● WHAT NEEDS TO BE DONE
Scan the data below for the string "with". Show every line where it turns up.

● TASK MATERIAL
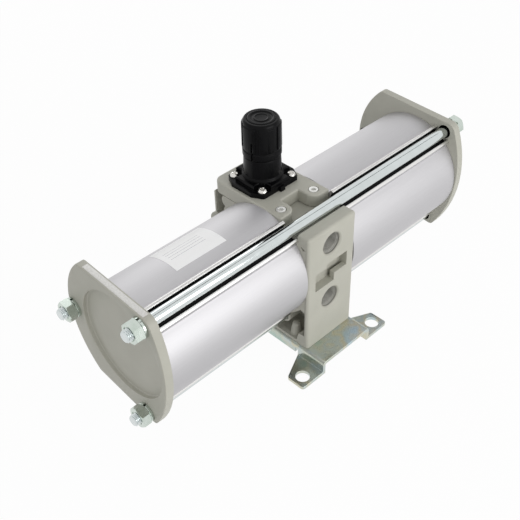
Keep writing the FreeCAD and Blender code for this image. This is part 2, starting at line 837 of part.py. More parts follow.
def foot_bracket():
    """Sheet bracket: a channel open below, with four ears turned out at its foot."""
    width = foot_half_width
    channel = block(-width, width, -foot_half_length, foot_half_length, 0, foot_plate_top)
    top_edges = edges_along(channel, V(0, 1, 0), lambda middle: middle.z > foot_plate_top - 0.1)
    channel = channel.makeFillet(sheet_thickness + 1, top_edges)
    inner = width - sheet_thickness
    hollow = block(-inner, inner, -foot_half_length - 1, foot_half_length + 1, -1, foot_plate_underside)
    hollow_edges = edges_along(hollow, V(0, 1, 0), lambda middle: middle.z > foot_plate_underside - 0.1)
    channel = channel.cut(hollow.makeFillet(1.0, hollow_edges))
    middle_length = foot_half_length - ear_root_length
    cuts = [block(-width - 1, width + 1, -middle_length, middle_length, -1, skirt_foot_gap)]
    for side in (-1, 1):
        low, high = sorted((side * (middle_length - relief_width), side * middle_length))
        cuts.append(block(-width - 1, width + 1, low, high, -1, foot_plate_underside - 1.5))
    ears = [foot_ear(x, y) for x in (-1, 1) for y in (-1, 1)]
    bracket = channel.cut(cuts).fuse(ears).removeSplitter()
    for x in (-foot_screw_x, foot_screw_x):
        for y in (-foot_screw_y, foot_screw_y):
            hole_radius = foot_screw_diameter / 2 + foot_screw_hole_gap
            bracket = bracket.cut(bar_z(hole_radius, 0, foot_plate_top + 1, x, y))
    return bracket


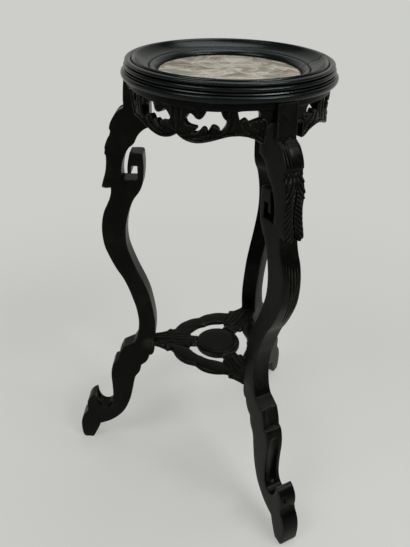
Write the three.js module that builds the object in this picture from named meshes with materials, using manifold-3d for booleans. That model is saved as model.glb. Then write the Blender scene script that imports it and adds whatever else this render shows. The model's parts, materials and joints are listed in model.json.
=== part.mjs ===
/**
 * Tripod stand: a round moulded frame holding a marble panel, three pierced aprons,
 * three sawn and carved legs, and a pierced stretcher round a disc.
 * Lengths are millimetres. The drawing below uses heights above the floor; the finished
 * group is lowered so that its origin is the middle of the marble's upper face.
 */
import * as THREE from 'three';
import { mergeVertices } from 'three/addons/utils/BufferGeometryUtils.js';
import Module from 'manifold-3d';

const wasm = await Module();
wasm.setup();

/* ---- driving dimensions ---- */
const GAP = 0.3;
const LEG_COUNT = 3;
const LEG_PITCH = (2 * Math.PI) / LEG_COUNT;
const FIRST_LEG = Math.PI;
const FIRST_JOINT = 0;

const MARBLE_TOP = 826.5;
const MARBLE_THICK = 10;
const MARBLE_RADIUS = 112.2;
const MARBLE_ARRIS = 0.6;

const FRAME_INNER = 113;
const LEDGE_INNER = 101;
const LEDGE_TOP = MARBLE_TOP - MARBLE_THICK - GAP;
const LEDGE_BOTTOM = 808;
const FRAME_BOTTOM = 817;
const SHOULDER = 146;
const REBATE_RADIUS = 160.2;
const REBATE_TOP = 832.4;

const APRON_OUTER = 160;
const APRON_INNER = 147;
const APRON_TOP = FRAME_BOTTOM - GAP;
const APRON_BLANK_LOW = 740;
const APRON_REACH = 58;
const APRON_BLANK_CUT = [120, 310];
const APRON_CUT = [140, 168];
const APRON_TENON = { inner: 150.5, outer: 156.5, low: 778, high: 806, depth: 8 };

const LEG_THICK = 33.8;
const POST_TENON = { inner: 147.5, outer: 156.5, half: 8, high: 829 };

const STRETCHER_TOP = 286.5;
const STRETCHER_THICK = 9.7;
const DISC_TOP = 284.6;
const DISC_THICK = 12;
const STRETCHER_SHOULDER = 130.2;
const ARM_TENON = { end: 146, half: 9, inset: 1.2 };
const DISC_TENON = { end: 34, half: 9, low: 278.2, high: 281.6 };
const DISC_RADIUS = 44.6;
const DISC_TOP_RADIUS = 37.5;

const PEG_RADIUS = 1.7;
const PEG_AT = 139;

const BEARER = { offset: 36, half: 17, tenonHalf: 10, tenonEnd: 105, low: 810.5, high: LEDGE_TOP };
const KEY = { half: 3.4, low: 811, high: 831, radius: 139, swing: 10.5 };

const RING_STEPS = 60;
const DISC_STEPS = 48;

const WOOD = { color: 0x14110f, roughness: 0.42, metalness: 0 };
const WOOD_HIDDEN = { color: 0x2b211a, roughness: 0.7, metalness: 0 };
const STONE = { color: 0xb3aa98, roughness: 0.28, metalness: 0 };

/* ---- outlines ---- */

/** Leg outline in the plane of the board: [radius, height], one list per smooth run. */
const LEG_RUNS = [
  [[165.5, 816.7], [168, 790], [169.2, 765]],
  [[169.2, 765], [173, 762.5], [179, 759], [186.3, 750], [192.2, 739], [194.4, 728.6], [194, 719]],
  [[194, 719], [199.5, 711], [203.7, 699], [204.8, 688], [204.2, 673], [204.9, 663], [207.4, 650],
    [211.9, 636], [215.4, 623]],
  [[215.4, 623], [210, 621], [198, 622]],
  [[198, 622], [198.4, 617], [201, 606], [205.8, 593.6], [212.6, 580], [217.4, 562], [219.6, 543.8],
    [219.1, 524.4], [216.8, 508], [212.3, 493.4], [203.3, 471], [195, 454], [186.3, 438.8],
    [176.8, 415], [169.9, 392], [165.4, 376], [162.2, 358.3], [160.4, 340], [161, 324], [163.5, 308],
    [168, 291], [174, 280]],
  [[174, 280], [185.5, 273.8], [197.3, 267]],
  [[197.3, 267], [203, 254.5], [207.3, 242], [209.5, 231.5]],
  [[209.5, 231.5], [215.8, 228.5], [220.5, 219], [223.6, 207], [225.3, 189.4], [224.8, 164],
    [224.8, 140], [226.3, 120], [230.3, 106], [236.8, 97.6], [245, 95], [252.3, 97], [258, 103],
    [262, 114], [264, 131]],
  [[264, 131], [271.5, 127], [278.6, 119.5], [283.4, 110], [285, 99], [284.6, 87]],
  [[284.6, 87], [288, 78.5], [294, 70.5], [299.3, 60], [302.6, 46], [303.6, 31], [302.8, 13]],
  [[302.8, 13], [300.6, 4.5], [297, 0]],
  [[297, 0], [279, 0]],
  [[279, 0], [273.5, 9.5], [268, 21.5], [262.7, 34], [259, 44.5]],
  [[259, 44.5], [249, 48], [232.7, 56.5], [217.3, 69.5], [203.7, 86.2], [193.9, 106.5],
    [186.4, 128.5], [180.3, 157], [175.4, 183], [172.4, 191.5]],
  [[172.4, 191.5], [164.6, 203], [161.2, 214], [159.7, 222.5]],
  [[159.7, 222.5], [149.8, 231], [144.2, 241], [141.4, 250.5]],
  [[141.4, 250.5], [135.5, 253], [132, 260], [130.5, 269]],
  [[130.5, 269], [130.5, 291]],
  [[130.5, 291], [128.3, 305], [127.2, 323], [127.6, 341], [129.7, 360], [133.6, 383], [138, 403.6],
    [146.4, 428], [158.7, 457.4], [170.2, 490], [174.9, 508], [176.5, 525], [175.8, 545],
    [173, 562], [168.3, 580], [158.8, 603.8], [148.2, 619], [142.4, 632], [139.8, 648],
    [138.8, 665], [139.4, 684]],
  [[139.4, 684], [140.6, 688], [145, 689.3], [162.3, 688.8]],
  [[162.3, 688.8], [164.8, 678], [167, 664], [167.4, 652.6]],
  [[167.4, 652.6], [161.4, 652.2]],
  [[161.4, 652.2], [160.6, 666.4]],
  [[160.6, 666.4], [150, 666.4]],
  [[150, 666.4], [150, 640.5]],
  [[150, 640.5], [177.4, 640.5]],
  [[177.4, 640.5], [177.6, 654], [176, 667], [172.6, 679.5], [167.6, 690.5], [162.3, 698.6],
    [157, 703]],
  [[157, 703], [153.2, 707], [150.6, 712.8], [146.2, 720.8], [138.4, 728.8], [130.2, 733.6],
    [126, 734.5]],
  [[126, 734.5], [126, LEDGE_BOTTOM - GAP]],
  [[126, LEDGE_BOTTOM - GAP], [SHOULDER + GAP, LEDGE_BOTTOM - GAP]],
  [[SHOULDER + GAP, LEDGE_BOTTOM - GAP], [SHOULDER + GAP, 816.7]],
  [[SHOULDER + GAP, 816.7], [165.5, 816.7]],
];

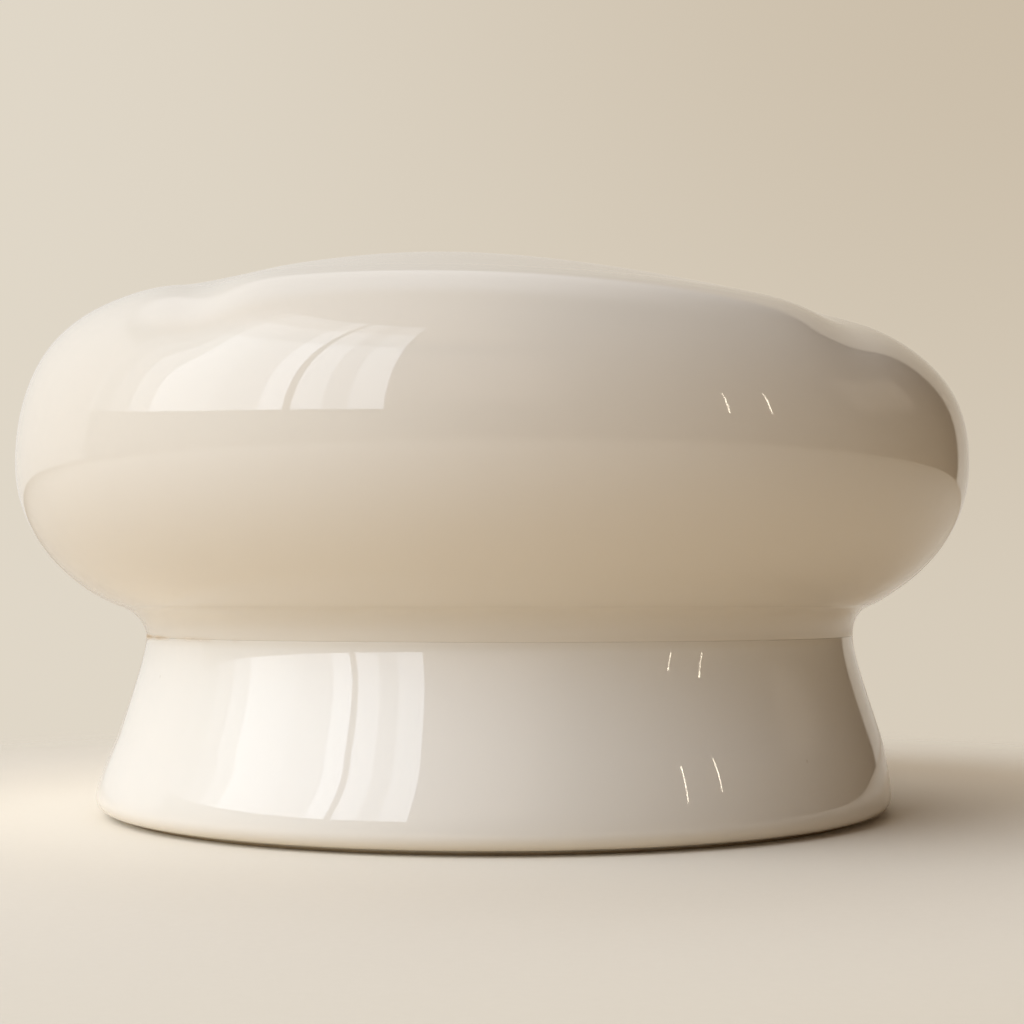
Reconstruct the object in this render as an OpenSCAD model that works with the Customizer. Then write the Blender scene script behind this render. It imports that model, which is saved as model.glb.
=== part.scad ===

● OUTPUT OF THE EXERCISE
    """Sheet bracket: a channel open below, with four ears turned out at its foot."""
Write the three.js module that builds the object in this picture from named meshes with materials, using manifold-3d for booleans. That model is saved as model.glb. Then write the Blender scene script that imports it and adds whatever else this render shows. The model's parts, materials and joints are listed in model.json.
Reconstruct the object in this render as an OpenSCAD model that works with the Customizer. Then write the Blender scene script behind this render. It imports that model, which is saved as model.glb.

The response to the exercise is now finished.